Australia's medical professionals have some of the hardest jobs in the country, relying on high-tech equipment and a range of pharmaceutical products to provide health care services to people. 

According to the Australian Institute of Health and Welfare, millions of people end up in emergency rooms across the country every year. Not only do the doctors and nurses they encounter have to do a good job, they often have to do it under increased time pressures as well. 

In these cases, it can be difficult to ensure all equipment is working as intended and all drugs have been formulated correctly. If something goes wrong, it could result in a medical negligence claim to ensure people are compensated fairly for any unintended consequences. 

Contamination discovered in hospital drugs

The Department of Health recently discovered that a significant portion of a certain type of drug is contaminated, potentially creating new medical concerns in the patients that have taken it. The organisations, in partnership Aspen Pharma and Arrow Pharma, is recalling a batch of Diamox pills due to suspicions of contamination. 

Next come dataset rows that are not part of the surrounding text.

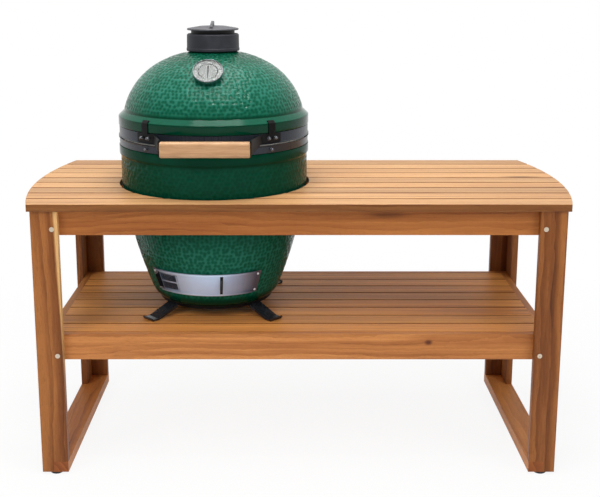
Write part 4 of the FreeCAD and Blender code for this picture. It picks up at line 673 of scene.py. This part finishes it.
# Handle: a bar of laminated bamboo, planed and eased, bare of any mark. Two black straps
# hold its ends and are nutted to the upper band, and two black clips hook over the rim.
def bamboo(name):
    """Pale bamboo: thin laminated strips across the height, fine fibres along the bar and
    short brown dashes of the darker bundles, from stretched noise."""
    finish, tree, shader, place = new_finish(name)
    strip = calc(tree, "FLOOR", calc(tree, "MULTIPLY", split(tree, place)["Z"], 160.0))
    tone = add(tree, "TexWhiteNoise", {"W": strip}, noise_dimensions="1D")
    fibre = noise(tree, stretched(tree, place, (12.0, 700.0, 700.0)), 1.0, 3.0, 0.6)
    cloud = noise(tree, stretched(tree, place, (14.0, 60.0, 60.0)), 1.0, 3.0)
    dash = noise(tree, stretched(tree, place, (26.0, 900.0, 900.0), (3.0, 0.0, 0.0)), 1.0, 1.0)
    value = calc(tree, "MULTIPLY_ADD", fibre, 0.55, calc(tree, "MULTIPLY", cloud, 0.35))
    value = calc(tree, "MULTIPLY_ADD", tone, 0.14, value)
    colour = ramp(tree, value, [(0.32, linear(150, 110, 74)), (0.52, linear(181, 140, 101)),
                                (0.70, linear(202, 164, 127))])
    dark = ramp(tree, dash, [(0.60, (0, 0, 0, 1)), (0.68, (1, 1, 1, 1))])
    colour = mixed(tree, calc(tree, "MULTIPLY", dark, 0.4), colour, linear(150, 92, 54))
    tree.links.new(colour, shader.inputs["Base Color"])
    shader.inputs["Roughness"].default_value = 0.48
    bumped(tree, shader, fibre, 0.0003, 0.5)
    return finish


bar_low, bar_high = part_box("handle_bar")
bar_middle = (bar_low + bar_high) / 2
bar_half = (bar_high - bar_low) / 2
bar_sides = 64
squareness = 0.42
ease = 0.004
turn = full_turn(bar_sides)
shape_y = np.sign(np.cos(turn)) * np.abs(np.cos(turn)) ** squareness
shape_z = np.sign(np.sin(turn)) * np.abs(np.sin(turn)) ** squareness
angle = np.linspace(0, math.pi / 2, 6)
back, sink = ease * (1 - np.cos(angle)), ease * (1 - np.sin(angle))
steps_x = np.concatenate([[-bar_half.x], back - bar_half.x, bar_half.x - back[::-1], [bar_half.x]])
inset = np.concatenate([[1.0], sink, sink[::-1], [1.0]])
width = np.maximum(bar_half.y - inset, 0.0)[:, None]
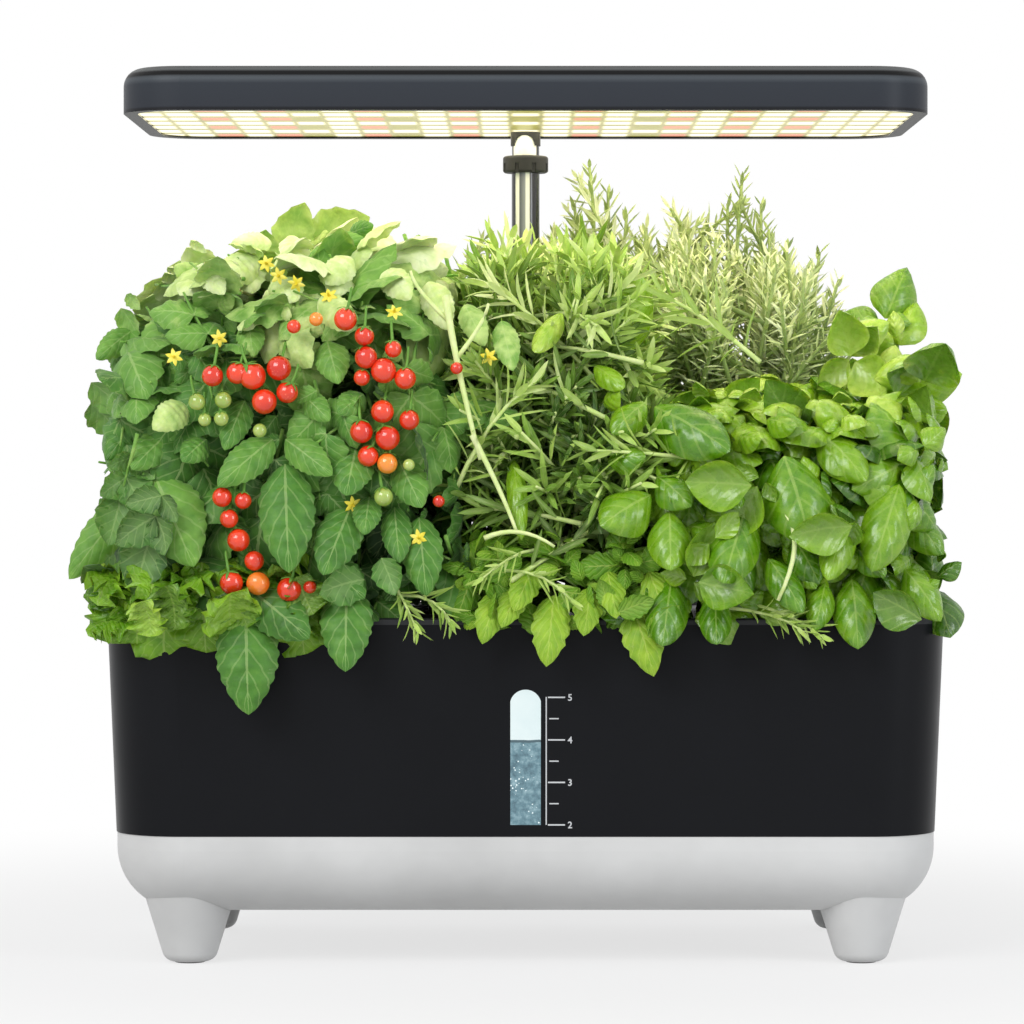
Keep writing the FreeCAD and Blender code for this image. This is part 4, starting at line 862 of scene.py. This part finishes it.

Also known as Acetazolamide, the medicine is used to treat a range of different diseases around Australia. People suffering from oedema, epilepsy or glaucoma may have been prescribed the drugs recently. If so, any further complications that arise could be the grounds for medical negligence claims. 

According to the Department of Health, one batch of these pills has been contaminated with a fungus that originates from the "Penicillium and/or Aspergillus species". Patients that have been given Diamox that contained dusty, mouldy or otherwise abnormal looking tablets should return them to the pharmacy where they were acquired. 

While the department didn't elaborate on the potential side effects of taking pills that were contaminated with the fungus, it did stress that anyone who has ingested the pills that match the above criteria should ensure they are returned safely. The batch number that people need to look out for is CD485. 

The department also stated that it has sent written instructions to hospitals and pharmacies that may need to treat patients that have taken these pills or have to dispose of them safely.